The U.S. Consumer Electronics Association, which tracks growth in car entertainment installed after the car is bought, says there has been a shift from aftermarket sales of entertainment equipment as carmakers begin to offer it themselves — and not just on luxury models.
The association says aftermarket installation of in-car entertainment in the U.S. is down 7 per cent this year. However, it says the market for monitors, DVDs and navigation units is strong. The aftermarket sales were this year worth $242 million. It expects sales in the U.S. to recover as consumers upgrade to the latest technology.
Satellite radio producers are also a growing market in the U.S. XM Satellite Radio, the country’s biggest provider, this week said it had 929,648 subscribers, receiving 101 digital channels of music, sport, comedy, and kids’ entertainment.

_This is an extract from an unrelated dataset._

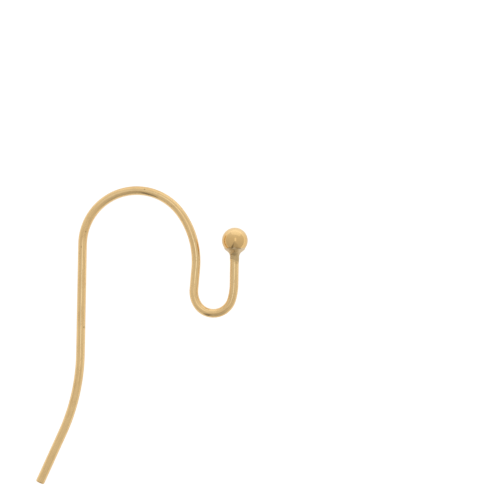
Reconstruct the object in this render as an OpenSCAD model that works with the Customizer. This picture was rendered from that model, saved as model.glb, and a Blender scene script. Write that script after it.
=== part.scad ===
// Ball-end ear wire: one bent round wire with a ball soldered to its end.
// It lies as it rests by itself, on the ball, the tail's end and the side of the crown.
// The shank runs along +Y, the ball end is on the +X side and the surface is at z = 0.

/* [Wire] */
// Diameter of the round wire
wire_d = 0.7; // [0.5:0.01:0.9]
// Rounding of the tail's cut edge
tail_round = 0.1; // [0.05:0.01:0.2]

/* [Back of the hook] */
// Length of the straight tail that goes through the ear
tail_l = 4.3; // [2:0.1:8]
// Angle that the tail leans away from the shank
tail_lean = 23.5; // [8:0.5:40]
// Centreline radius of the bend between tail and shank
tail_bend_r = 16; // [8:0.5:24]
// Length of the straight shank behind the ear
shank_l = 8.65; // [5:0.05:14]

/* [Arch] */
// Centreline radius of the crown that sits in the piercing
crown_r = 4.3; // [3:0.1:6]
// Angle that the crown turns through before it flattens
crown_angle = 143; // [120:1:160]
// Centreline radius of the flatter flank down the front
flank_r = 6.5; // [5:0.1:10]
// Angle that the foot of the flank leans back towards the shank
flank_lean = 4; // [0:0.5:10]
// Length of the straight at the foot of the flank
flank_foot_l = 1.65; // [0.5:0.05:4]

/* [Charm loop] */
// Centreline radius of the loop's first, wider bend
loop_in_r = 2; // [1.5:0.1:4]
// Angle of the loop's first bend
loop_in_angle = 32; // [15:1:50]
// Centreline radius of the bottom of the loop
loop_r = 1.5; // [1:0.05:3]
// Centreline radius of the loop's last, widest bend
loop_out_r = 4.5; // [2:0.1:8]
// Angle of the loop's last bend
loop_out_angle = 16; // [5:1:30]
// Length of the straight limb between the loop and the solder
limb_l = 2.15; // [1:0.05:5]

/* [Ball end] */
// Diameter of the ball
ball_d = 2.05; // [1.5:0.05:3]
// Radius of the hollow curve of solder between wire and ball
solder_r = 0.6; // [0.2:0.02:0.8]

/* [Hidden] */
$fn = 96;

wire_r = wire_d / 2;
ball_r = ball_d / 2;
// Every second run of the wire is this much thinner in radius, and reaches this far into the runs
// before and after it, so that neighbours overlap and fuse without faces that nearly coincide
run_step = 0.004;
run_lap = 0.05;
// The solder's circle sinks this far into the ball, so that the two meet at a clean corner
solder_sink = 0.01;
// Height from the ball's centre down to where the solder runs out on the wire
solder_reach = sqrt(pow(ball_r + solder_r, 2) - pow(wire_r + solder_r, 2)) - solder_sink;
flank_angle = 180 + flank_lean - crown_angle;
loop_angle = 180 + flank_lean - loop_in_angle - loop_out_angle;

// Runs of the wire, from the tail to the solder. A straight has its length and no turn. A bend has
// its centreline radius and its turn in degrees, to the left where that is positive.
SIZE = 0;
TURN = 1;
RUNS = [
    [tail_l - tail_round, 0],
    [tail_bend_r, tail_lean],
    [shank_l, 0],
    [crown_r, -crown_angle],
    [flank_r, -flank_angle],
    [flank_foot_l, 0],
    [loop_in_r, loop_in_angle],
    [loop_r, loop_angle],
    [loop_out_r, loop_out_angle],
    [limb_l + solder_reach, 0]
];
CROWN = 3;

// Pose [x, y, heading] of the flat centreline at the share u of a run that starts at pose p
function along(p, run, u) =
    run[TURN] == 0
        ? [p.x + u * run[SIZE] * cos(p.z), p.y + u * run[SIZE] * sin(p.z), p.z]
        : let (r = run[SIZE] * sign(run[TURN]), h = p.z + u * run[TURN])
          [p.x + r * (sin(h) - sin(p.z)), p.y - r * (cos(h) - cos(p.z)), h];

// Poses where the runs from number i on start, and where the last one ends at the ball's centre
function run_poses(i, p) =
    i == len(RUNS) ? [p] : concat([p], run_poses(i + 1, along(p, RUNS[i], 1)));

TAIL_START = [0, 0, 90 - tail_lean];
POSES = run_poses(0, TAIL_START);
BALL = POSES[len(RUNS)];

// Poses along the whole centreline, one for each degree of a bend
SPINE = [
    for (i = [0:len(RUNS) - 1])
        let (steps = max(1, ceil(abs(RUNS[i][TURN]))))
        for (k = [0:steps])
            along(POSES[i], RUNS[i], k / steps)
];

// The hook rests on the line that touches the tail's start and the left of the crown, and on the
// ball, so its plane is turned up about that line by the angle that brings the ball down to z = 0.
crown_centre = [POSES[CROWN].x + crown_r, POSES[CROWN].y];
rest_heading = atan2(crown_centre.y, crown_centre.x) + asin(crown_r / norm(crown_centre));
function out_from_rest_line(p) = p.x * sin(rest_heading) - p.y * cos(rest_heading);
rest_tilt = asin((ball_r - wire_r) / out_from_rest_line(BALL));

// Where a point or a direction [x, y] of the flat hook comes to in the resting one, seen from above
function laid(p) =
    let (out = out_from_rest_line(p))
    [p.x, p.y] - out * (1 - cos(rest_tilt)) * [sin(rest_heading), -cos(rest_heading)];

// How far the resting hook reaches along the level direction d: its wire, its tail's end, its ball
function wire_reach(p, d, r) =
    laid(p) * d + r * sqrt(1 - pow(laid([cos(p.z), sin(p.z)]) * d, 2));
function reach(d) = max(concat(
    [for (p = SPINE) wire_reach(p, d, wire_r)],
    [wire_reach(TAIL_START, d, wire_r - tail_round) + tail_round],
    [laid(BALL) * d + ball_r]
));
centre = [reach([1, 0]) - reach([-1, 0]), reach([0, 1]) - reach([0, -1])] / 2;

// The tail's cut end, with its edge rounded, from y = -tail_round to y = 0
module tail_end() {
    rotate([-90, 0, 0])
        translate([0, 0, -tail_round])
            rotate_extrude() {
                square([wire_r - tail_round, tail_round]);
                intersection() {
                    translate([wire_r - tail_round, tail_round])
                        circle(r = tail_round);
                    square([wire_r, tail_round]);
                }
            }
}

// A straight stretch of wire along +Y, drawn past both ends by lap
module straight(length, r, lap) {
    translate([0, -lap, 0])
        rotate([-90, 0, 0])
            cylinder(r = r, h = length + 2 * lap);
}

// A bend that starts at the origin along +Y, drawn past both ends by lap
module bend(radius, turn, r, lap) {
    lap_angle = sign(turn) * lap / radius * 180 / PI;
    translate([-sign(turn) * radius, 0, 0])
        rotate_extrude(angle = turn + 2 * lap_angle, start = (turn > 0 ? 0 : 180) - lap_angle)
            translate([radius, 0])
                circle(r = r);
}

// The ball at the origin, with the hollow curve of solder that runs out on a wire from below
module ball_end() {
    rotate([-90, 0, 0])
        rotate_extrude() {
            intersection() {
                circle(r = ball_r);
                translate([0, -ball_r])
                    square([ball_r, ball_d]);
            }
            difference() {
                polygon([[0, 0], [0, -solder_reach], [wire_r + solder_r, -solder_reach]]);
                translate([wire_r + solder_r, -solder_reach])
                    circle(r = solder_r);
            }
        }
}

// The wire from run i on, with the ball at its end. It starts at the origin along +Y.
module wire_from(i) {
    if (i < len(RUNS)) {
        size = RUNS[i][SIZE];
        turn = RUNS[i][TURN];
        thin = i % 2;
        r = wire_r - thin * run_step;
        lap = thin * run_lap;
        if (turn == 0) {
            straight(size, r, lap);
            translate([0, size, 0])
                wire_from(i + 1);
        } else {
            bend(size, turn, r, lap);
            translate([-sign(turn) * size, 0, 0])
                rotate([0, 0, turn])
                    translate([sign(turn) * size, 0, 0])
                        wire_from(i + 1);
        }
    } else {
        ball_end();
    }
}

module ear_wire() {
    color([0.86, 0.72, 0.5])
        translate([-centre.x, -centre.y, wire_r])
            rotate(-rest_tilt, [cos(rest_heading), sin(rest_heading), 0])
                rotate([0, 0, -tail_lean]) {
                    tail_end();
                    wire_from(0);
                }
}

ear_wire();
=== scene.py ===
import math

import bmesh
import bpy
from mathutils import Matrix, Vector


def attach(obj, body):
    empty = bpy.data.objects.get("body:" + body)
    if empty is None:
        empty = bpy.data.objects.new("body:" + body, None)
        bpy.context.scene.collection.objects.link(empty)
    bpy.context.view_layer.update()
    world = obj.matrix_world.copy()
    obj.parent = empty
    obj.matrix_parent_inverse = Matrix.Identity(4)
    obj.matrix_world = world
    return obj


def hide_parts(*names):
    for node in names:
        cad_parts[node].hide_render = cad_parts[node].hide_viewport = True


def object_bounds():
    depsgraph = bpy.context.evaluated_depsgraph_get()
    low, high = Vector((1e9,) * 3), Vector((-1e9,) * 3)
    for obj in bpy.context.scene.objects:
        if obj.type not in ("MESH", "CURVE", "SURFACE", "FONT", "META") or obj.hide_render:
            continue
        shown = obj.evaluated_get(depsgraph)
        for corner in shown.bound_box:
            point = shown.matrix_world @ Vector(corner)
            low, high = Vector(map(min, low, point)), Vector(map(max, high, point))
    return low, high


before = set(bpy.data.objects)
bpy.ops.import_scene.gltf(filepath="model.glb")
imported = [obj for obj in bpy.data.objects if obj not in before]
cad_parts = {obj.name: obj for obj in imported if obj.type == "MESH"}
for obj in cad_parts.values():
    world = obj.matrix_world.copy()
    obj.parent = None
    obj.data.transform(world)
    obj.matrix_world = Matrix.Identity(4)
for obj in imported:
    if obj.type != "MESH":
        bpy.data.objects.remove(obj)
cad_low, cad_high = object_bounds()

MM = 0.001

# Sizes of the wire, in millimetres, and its bends, in degrees. The radii of the wire and the ball
# are 2 to 3 micrometres under the drawn ones, so that the skin stays inside the CAD solid's box.
WIRE_R = 0.3475
CUT_EDGE_ROUND = 0.1
TAIL_L, TAIL_LEAN, TAIL_BEND_R = 4.3, 23.5, 16.0
SHANK_L = 8.65
CROWN_R, CROWN_ANGLE = 4.3, 143.0
FLANK_R, FLANK_LEAN, FLANK_FOOT_L = 6.5, 4.0, 1.65
LOOP_IN_R, LOOP_IN_ANGLE = 2.0, 32.0
LOOP_R = 1.5
LOOP_OUT_R, LOOP_OUT_ANGLE = 4.5, 16.0
BALL_R = 1.023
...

The benefits for consumers are a wide choice of radio stations and an uninterrupted signal. And because it comes via satellite rather than a mast, subscribers can drive across the country without ever having to change station.
So far consumers in Europe have tended to lag behind their Asian and U.S. counterparts. Last year Toyota launched its Will-Cypha car in Japan. The system provides almost constant access to the internet, while the on-board karaoke system has proved a hit with Japanese consumers.
Meanwhile, European consumers have tended to demand better in-car navigation system and some degree of entertainment.
Colin Woodward, e-Vehicle product manager for Sony in the U.K., says about 60 percent of its business comes from sales of CD players but the next step is to “extend your living room into your vehicle” — and that means providing a flat screen TV and computer games.
With so much to do in the car, the worry is safety. Manufacturers say they are sensitive to the issue — certain screen functions are automatically switched off once the handbrake is released.
The Automobile Association says anything with the potential to distract a driver is a concern. From December 1, new legislation in the UK will mean driving while holding a mobile phone will be illegal.
Industry experts say it is naive to suggest that safety is simply about banning mobile phones. With so many devices on offer and ever more advanced technology on the way, drivers could be faced with many more distractions.